Integrating EV production without affecting current output will be a challenge.
“Anytime we bring in new technology, [the] material and process flow is going to be different than before,” Johnson said. “You have to work around current operations and processes to keep the vehicles you’re building today flowing while preparing for the future.”
Johnson said his message to the team is to prioritize the EV line.
“It’s OK to be a little bit suboptimal in the last months of a particular vehicle or project’s life to [ensure] that we’re fully optimizing for the start of the next,” he said. “You can’t shortchange the future while continuing to work on today.”
Planning for EV production at Canton began before Thanksgiving last year.
The assembly line equipment won’t arrive until next year. But the arduous work force upskilling is underway. Nissan expects to retrain the 2,000 production employees on Canton’s Line 2 affected by electrification.
“I am a huge believer in the capability of people,” Johnson said, noting that the work force has proven to adapt and change over many years of new models and assembly techniques.
Work force retraining begins with Nissan dispatching Canton’s most experienced engineers and technicians to Japan, where they learn new vehicle technologies and manufacturing techniques at the company’s Atsugi technical center and Tochigi assembly plant.
Meanwhile, virtual reality technology and high-powered software give Nissan engineers a head start in planning the production line and workflow, helping prevent production delays.
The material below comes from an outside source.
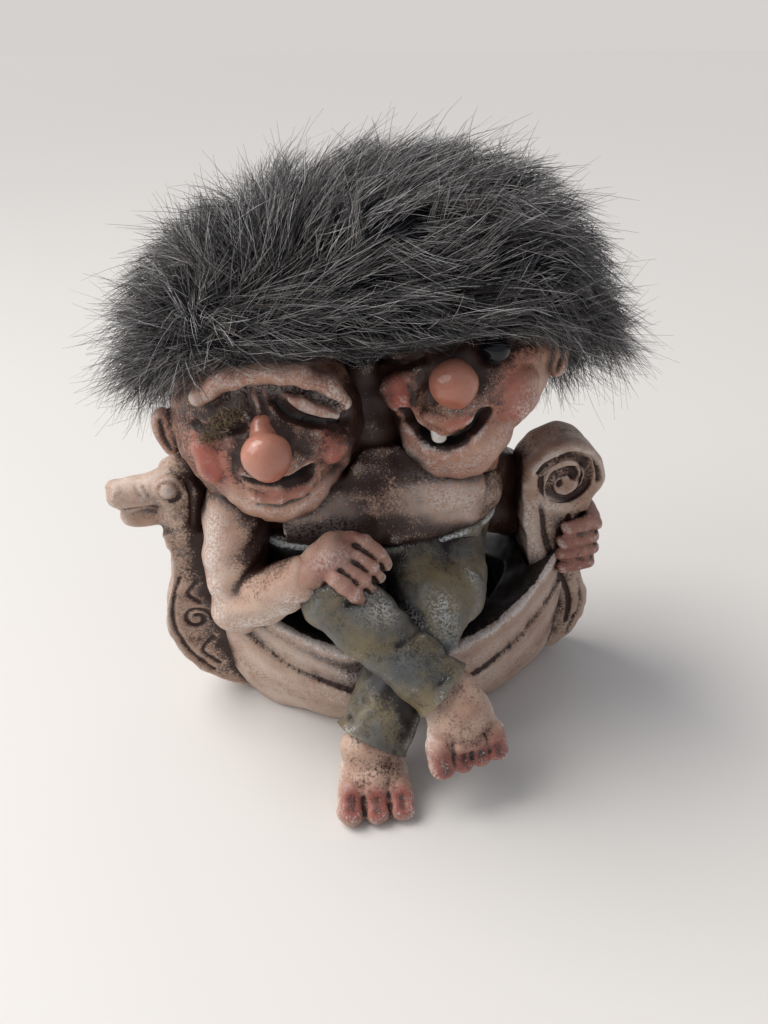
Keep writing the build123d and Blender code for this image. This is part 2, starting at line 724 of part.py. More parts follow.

“We’ve got training folks working in virtual reality [to understand] where we may need to make additional changes that we wouldn’t recognize probably until much later in the design and development cycle,” Johnson said.
Next year, workers will move from the virtual world to the real one when EV production equipment gets installed.
“Before we get into production trials in late 2025 or early 2026, the technicians will be very familiar with that product before the first real vehicle even goes down the line,” Johnson said. “So we can deliver quality and consistency from job one versus building it up over time.”